Read his full epistle below

“Which Way Do We Turn, AFRICA? At a time when governments seem broken, instead of them inspiring hope and progress, we must still invest our collective interests and power in our governments and “MAKE” them become forces for good. But this will require an active and participatory citizenry to work. And it is this shirking of citizen responsibility, that has reduced some govts into gangs of thieves for personal enrichment.

Because we have all become intoxicated on the easy ways to riches, the govts dash out easy money (from our own public purse) to silence us into sycophantic cowards whilst they cart away loads of our tax revenues and loan funds.

We turn around to finger point and blame, not accepting that we have been their enablers to steal our wealth and our future. In many instances, our media have been bribed and hence failed us.

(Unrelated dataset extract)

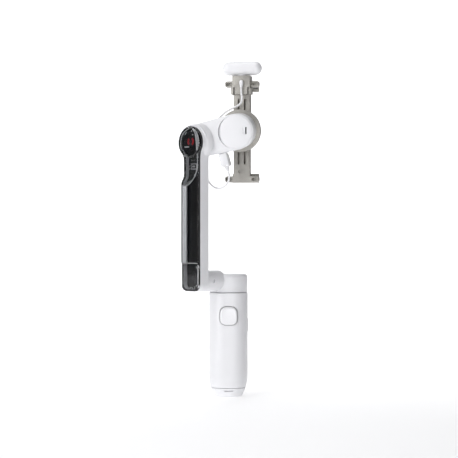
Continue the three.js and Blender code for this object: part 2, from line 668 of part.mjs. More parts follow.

There’s the need for a simple yet powerful social contract between African govts and their citizens in which contract the citizens wield the power as the employers of the paid politicians but then the citizens must also act as such and execute their responsibilities as the EMPLOYERS and not the other way around.


We need the media to educate the people on this. Making our govts responsible and accountable is the necessary first step before we can make our govts the key drivers of our economic and social advancement. And this is important in Ghana and Africa because the refrain of “the private sector is the engine of growth” is like telling a bootless man to pull himself up by his bootstraps (a la MLK).

The private sectors in Africa are weak, financially vulnerable, unsupported by native financial institutions, killer loan interest rates etc and hence pushing such existential responsibility “as the engine of growth” is frankly unthinkable, unworkable and therefore no wonder the teeming youth are unemployed, importation skyrocketing and national currencies are under stress and constantly devaluing. We need to change the formula and make our govts invest our collective wealth in developing our natural resources (and not sell them raw to be carted away but via a JV to do the processing and finished goods production at home, creating good jobs at home), vast fertile lands and attract our brawny youth eager to work at decent, living wages into production of goods for both the local and export markets and become a rich country, like all those Asian countries from Japan to South Korea to China who adopted this same strategy.

This is not to deny participation of the private sector and govt support of the private sector in production activities but it is to firmly state that the govt must be the senior partner (as the trustee of or collective resources and manager of our public purse) with the private sector being the junior partner in the initial stages of economic and social development.

Japan, S. Korea, China, Malaysia, the US and many others have all used this approach in their initial stages until a solid and pervasive private sector emerged to become the senior partner to govt, expanding and absorbing trained and graduating youth into productive activities with decent wages to support the purchase of houses, automobiles, appliances, etc which feeds the demand of these items for companies to hire more people to produce these items and at this point, the engine of economic and social progress has been built and operating efficiently and effectively to support decent lives in all aspects of human endeavour - housing, transport, health, banking, food production, clothing etc etc.”